** Instructions to follow **
Restate, word for word, every line of the data.

** Material **
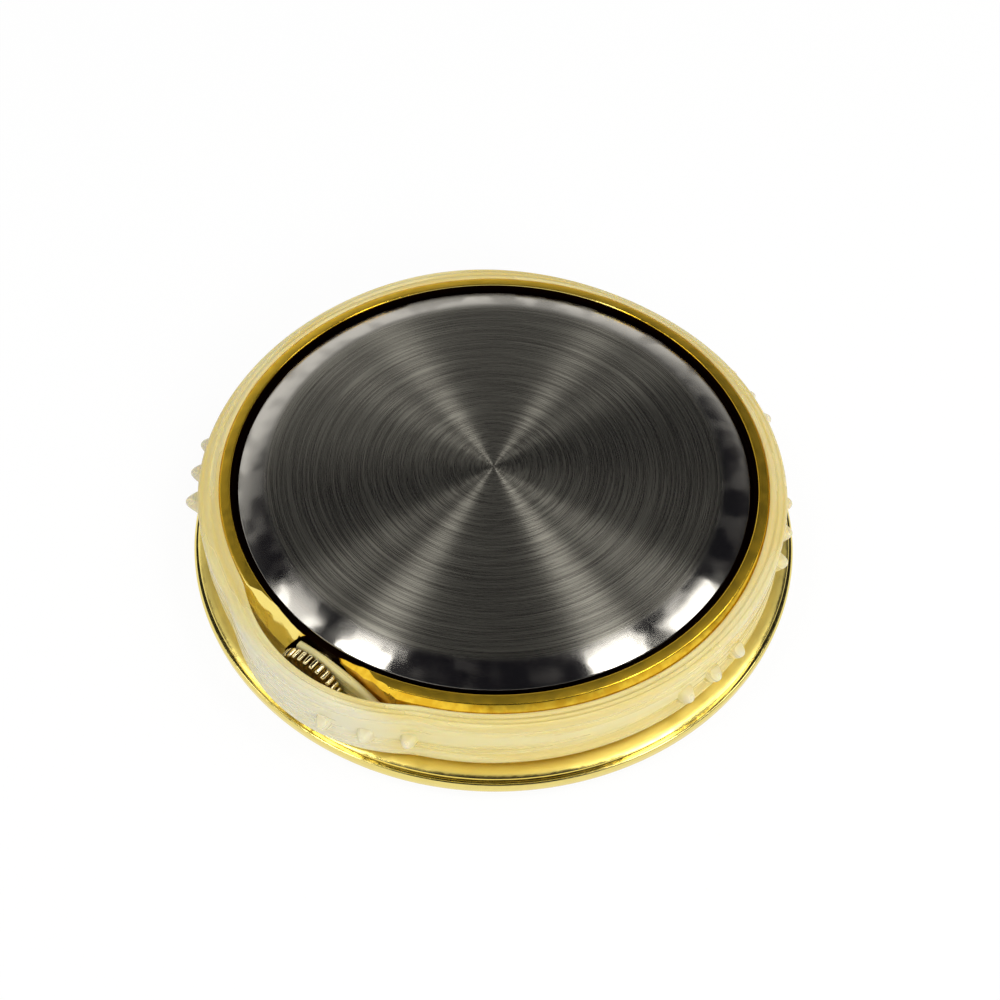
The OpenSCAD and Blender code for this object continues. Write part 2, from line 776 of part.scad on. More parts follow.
module coil_winding() {
    color("peru") along_rotor() translate([coil_reach, 0, core_z + core_t / 2]) difference() {
        rotate([90, 0, 0]) cylinder(r = coil_r, h = coil_l, center = true);
        cube([core_w + 2 * seat, coil_l + cut, core_t + 2 * seat], center = true);
    }
}

module circuit_board() {
    color("darkgreen") at_crown() rotate(board_dir - board_half) translate([0, 0, floor_z])
        rotate_extrude(angle = 2 * board_half)
            translate([board_in_r, 0]) square([board_out_r - board_in_r, board_t]);
}

module circuit_chip() {
    color("black") at_crown() rotate(board_dir)
        translate([board_in_r + 0.4, -chip_w / 2, floor_z + board_t]) cube([chip_w, chip_w, chip_t]);
}

module quartz_can() {
    place = board_out_r - can_r - 0.45;
    color("silver") at_crown() rotate(board_dir) translate([place, 0, floor_z + board_t + can_r])
        rotate([90, 0, 0]) cylinder(r = can_r, h = can_l, center = true);
}

module battery() {
    cap_h = 0.35;
    color("silver") at_crown() translate(concat(battery_at, battery_z)) {
        cylinder(r = battery_r - 0.55, h = cap_h);
        translate([0, 0, cap_h]) cylinder(r = battery_r, h = battery_t - cap_h);
    }
}

module battery_strap() {
    color("silver") at_crown() translate([0, 0, strap_z]) difference() {
        linear_extrude(strap_t) for (at = strap_pillars) strip(battery_at, at, strap_w);
        for (at = strap_pillars) translate(concat(at, -cut))
            cylinder(r = screw_r + seat, h = 2 * cut);
    }
}

// Negative contact: a thin blade under the battery, seated on the floor of its hole
module battery_contact() {
    color("silver") at_crown() translate(concat(battery_at, battery_z - 0.15)) linear_extrude(0.13)
        for (a = [0, 120, 240]) strip([0, 0], polar(battery_r - 0.9, a), 0.8);
}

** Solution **
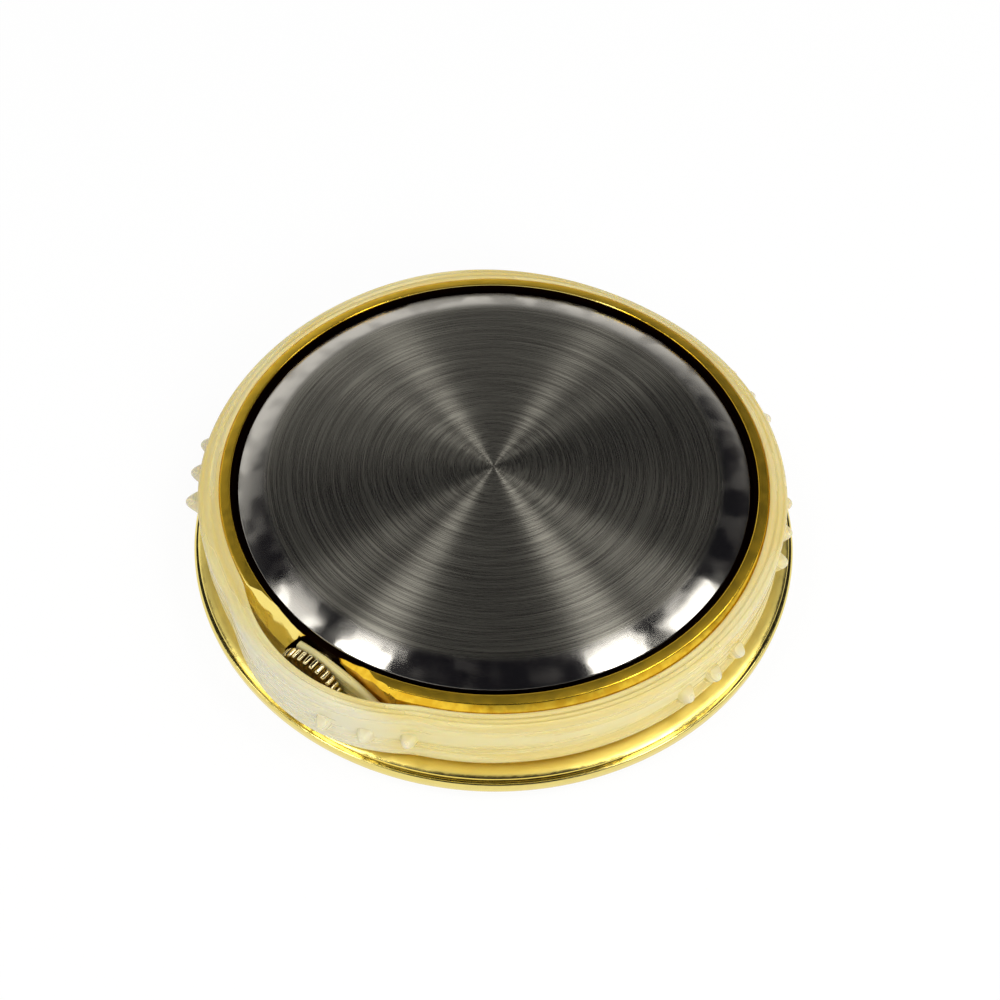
The OpenSCAD and Blender code for this object continues. Write part 2, from line 776 of part.scad on. More parts follow.
module coil_winding() {
    color("peru") along_rotor() translate([coil_reach, 0, core_z + core_t / 2]) difference() {
        rotate([90, 0, 0]) cylinder(r = coil_r, h = coil_l, center = true);
        cube([core_w + 2 * seat, coil_l + cut, core_t + 2 * seat], center = true);
    }
}

module circuit_board() {
    color("darkgreen") at_crown() rotate(board_dir - board_half) translate([0, 0, floor_z])
        rotate_extrude(angle = 2 * board_half)
            translate([board_in_r, 0]) square([board_out_r - board_in_r, board_t]);
}

module circuit_chip() {
    color("black") at_crown() rotate(board_dir)
        translate([board_in_r + 0.4, -chip_w / 2, floor_z + board_t]) cube([chip_w, chip_w, chip_t]);
}

module quartz_can() {
    place = board_out_r - can_r - 0.45;
    color("silver") at_crown() rotate(board_dir) translate([place, 0, floor_z + board_t + can_r])
        rotate([90, 0, 0]) cylinder(r = can_r, h = can_l, center = true);
}

module battery() {
    cap_h = 0.35;
    color("silver") at_crown() translate(concat(battery_at, battery_z)) {
        cylinder(r = battery_r - 0.55, h = cap_h);
        translate([0, 0, cap_h]) cylinder(r = battery_r, h = battery_t - cap_h);
    }
}

module battery_strap() {
    color("silver") at_crown() translate([0, 0, strap_z]) difference() {
        linear_extrude(strap_t) for (at = strap_pillars) strip(battery_at, at, strap_w);
        for (at = strap_pillars) translate(concat(at, -cut))
            cylinder(r = screw_r + seat, h = 2 * cut);
    }
}

// Negative contact: a thin blade under the battery, seated on the floor of its hole
module battery_contact() {
    color("silver") at_crown() translate(concat(battery_at, battery_z - 0.15)) linear_extrude(0.13)
        for (a = [0, 120, 240]) strip([0, 0], polar(battery_r - 0.9, a), 0.8);
}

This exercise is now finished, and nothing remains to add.